++++ Records supplied
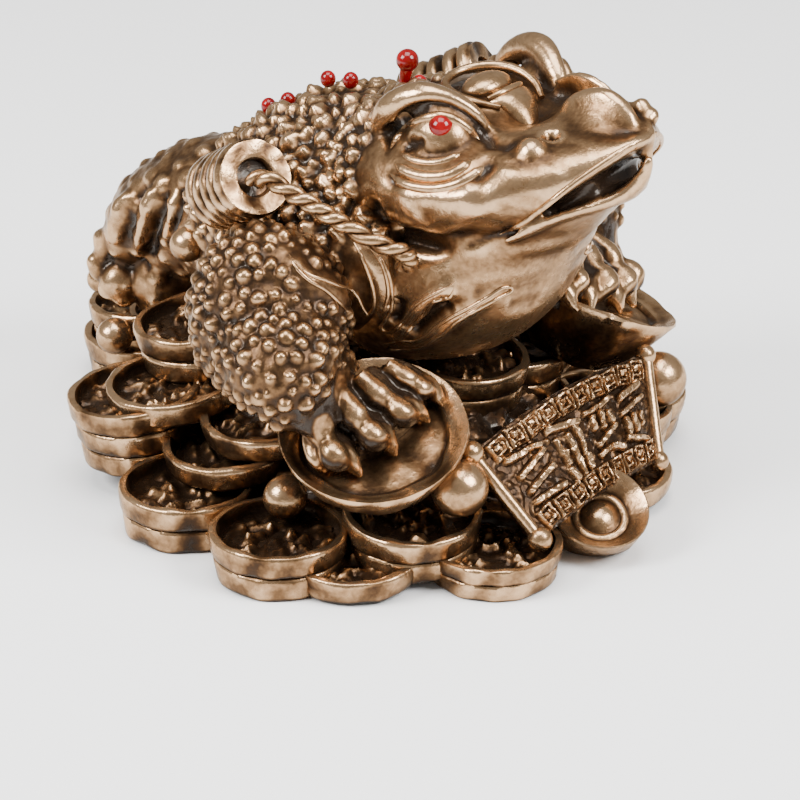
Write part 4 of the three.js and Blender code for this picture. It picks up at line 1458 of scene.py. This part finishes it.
def red_beads():
    beads = [ellipsoid(place, (1.05, 1.05, 1.15), segments=24) for place in BACK_BEADS]
    beads += [ellipsoid(STALK_BEAD, (1.5, 1.5, 1.5), segments=24), tube(STALK, sides=16, count=10)]
    beads += [ellipsoid(place, (1.65, 1.65, 1.65), segments=32) for place in EYE_BEADS]
    return join("red_studs", beads)


def settle(obj, material):
    """Moves a finished piece into the shared frame, inside the solid's box, and gives it its
    material."""
    low, high = (np.array(corner) for corner in cad_box)
    move_points(obj, np.clip((points_of(obj) - (0, ORIGIN_Y, 0)) * MM, low, high))
    obj.data.materials.clear()
    obj.data.materials.append(material)
    activate(obj)
    bpy.ops.object.shade_smooth_by_angle(angle=math.radians(50))
    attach(obj, "root")
    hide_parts("money_toad_figure")


# Studio

# Azimuth and elevation in degrees, width in metres and power in watts.
SOFTBOXES = {
    "left softbox": (-118, 40, 0.26, 5.4),
    "right softbox": (8, 42, 0.26, 5.0),
    "top softbox": (-60, 84, 0.4, 4.8),
}
SOFTBOX_DISTANCE = 0.6


def add_lights():
    world = bpy.data.worlds.new("studio")
    bpy.context.scene.world = world
    world.use_nodes = True
    background = world.node_tree.nodes["Background"]
    background.inputs["Color"].default_value = (1, 0.98, 0.95, 1)
    background.inputs["Strength"].default_value = 0.4
    for name, (azimuth, elevation, width, power) in SOFTBOXES.items():
        data = bpy.data.lights.new(name, "AREA")
        data.shape = "SQUARE"
        data.size = width
        data.energy = power
        light = bpy.data.objects.new(name, data)
        place = towards(azimuth, elevation) * SOFTBOX_DISTANCE
        light.matrix_world = Matrix.Translation(place) @ place.to_track_quat("Z", "Y").to_matrix().to_4x4()
        bpy.context.scene.collection.objects.link(light)


def add_floor():
    bpy.ops.object.select_all(action="DESELECT")
    bpy.ops.mesh.primitive_plane_add(size=6, location=(0, 0, 0))
    floor = bpy.context.view_layer.objects.active
    floor.name = "floor"
    material = bpy.data.materials.new("white_floor")
    material.use_nodes = True
    shader = material.node_tree.nodes["Principled BSDF"]
    shader.inputs["Base Color"].default_value = (0.93, 0.93, 0.93, 1)
    shader.inputs["Roughness"].default_value = 0.9
    floor.data.materials.append(material)


add_camera()
add_lights()
add_floor()
bronze = bronze_material(bronze_group())
toad = [head(), trunk(), foreleg(-1), foreleg(1)]
skins = [Skin(piece) for piece in toad]
edges = [part for pixels in BAND_EDGES for part in seams(skins, pixels, 0.3)]
toad[0] = join("toad_head", [toad[0]] + edges)
coins = heap()
strings = [coin_string(-1), coin_string(1), cord(-1), cord(1)]
fittings = [heap_core(), dish(-1), dish(1), pearls(), ingot()] + strings + [scroll()]
for piece in (*toad, coins, join("fittings", fittings)):
    settle(piece, bronze)
settle(red_beads(), enamel_material())
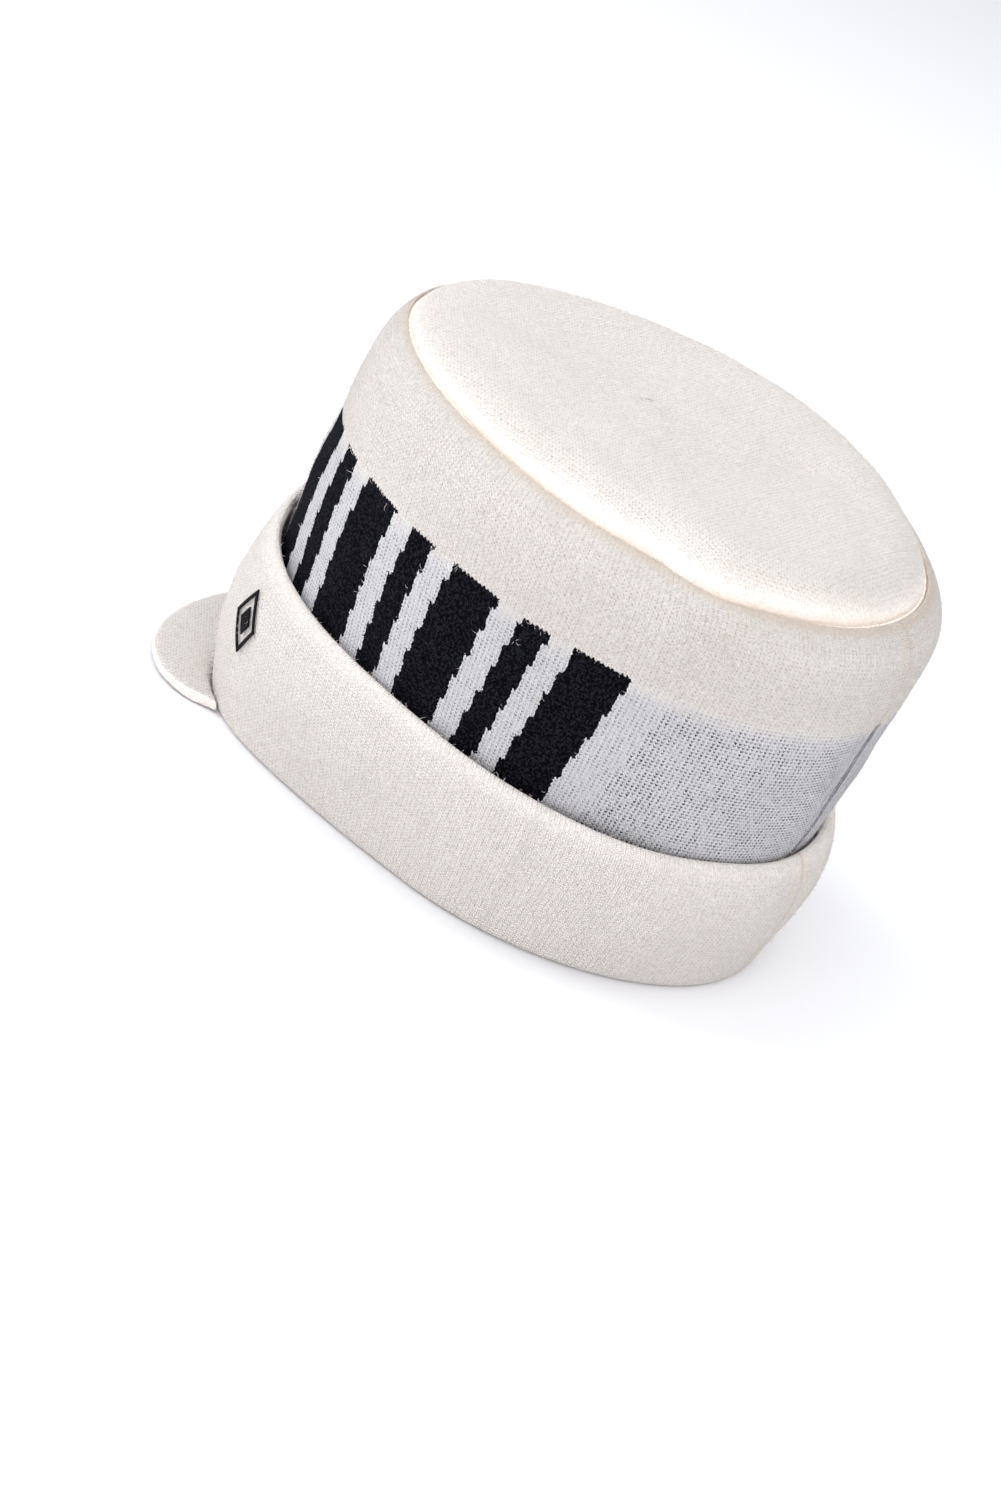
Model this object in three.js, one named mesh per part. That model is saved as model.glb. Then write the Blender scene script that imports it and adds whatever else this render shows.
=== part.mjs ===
// Knit work cap: a flat-topped crown, a turned-up cuff and a short knit-covered peak.
// Millimetres, +Z up, the peak towards -Y and the wearer's left towards +X.
// Turns run round the cap: 0 at the back, a quarter at the wearer's left, a half at the front.
import * as THREE from 'three';
import { mergeVertices } from 'three/addons/utils/BufferGeometryUtils.js';

// Driving dimensions
const crownLength = 214; // outside, front to back, at its fullest
const crownWidth = 183; // outside, ear to ear, at its fullest
const crownFrontHeight = 161; // top seam above the rim, at the front
const crownBackHeight = 142.5; // top seam above the rim, at the back
const crownLean = 10; // how far the fullest part of the crown stands behind the rim's middle
const crownWidest = 5; // the widest place of the crown, behind its own middle
const crownWall = 3; // one layer of heavy knit
const topRise = 8.5; // the soft top panel above its seam
const topWall = 3;
const rimLength = 218; // outside, front to back, at the fold
const rimWidth = 157; // outside, ear to ear, at the fold
const rimWidest = 10; // the widest place of the rim, behind its middle
const cuffFrontHeight = 67;
const cuffBackHeight = 53;
const cuffWall = 5.5; // two layers of knit and the air between them
const cuffBulge = 6; // how far the cuff swells between its fold and its edge
const frontStand = 4; // how far the cuff's edge stands off the crown
const backStand = 3;
const sideStand = 1;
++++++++
Problem to solve — Give back, exactly as written, the lines from the one with "Model this object" to the last line.

Correct output —
Model this object in three.js, one named mesh per part. That model is saved as model.glb. Then write the Blender scene script that imports it and adds whatever else this render shows.
=== part.mjs ===
// Knit work cap: a flat-topped crown, a turned-up cuff and a short knit-covered peak.
// Millimetres, +Z up, the peak towards -Y and the wearer's left towards +X.
// Turns run round the cap: 0 at the back, a quarter at the wearer's left, a half at the front.
import * as THREE from 'three';
import { mergeVertices } from 'three/addons/utils/BufferGeometryUtils.js';

// Driving dimensions
const crownLength = 214; // outside, front to back, at its fullest
const crownWidth = 183; // outside, ear to ear, at its fullest
const crownFrontHeight = 161; // top seam above the rim, at the front
const crownBackHeight = 142.5; // top seam above the rim, at the back
const crownLean = 10; // how far the fullest part of the crown stands behind the rim's middle
const crownWidest = 5; // the widest place of the crown, behind its own middle
const crownWall = 3; // one layer of heavy knit
const topRise = 8.5; // the soft top panel above its seam
const topWall = 3;
const rimLength = 218; // outside, front to back, at the fold
const rimWidth = 157; // outside, ear to ear, at the fold
const rimWidest = 10; // the widest place of the rim, behind its middle
const cuffFrontHeight = 67;
const cuffBackHeight = 53;
const cuffWall = 5.5; // two layers of knit and the air between them
const cuffBulge = 6; // how far the cuff swells between its fold and its edge
const frontStand = 4; // how far the cuff's edge stands off the crown
const backStand = 3;
const sideStand = 1;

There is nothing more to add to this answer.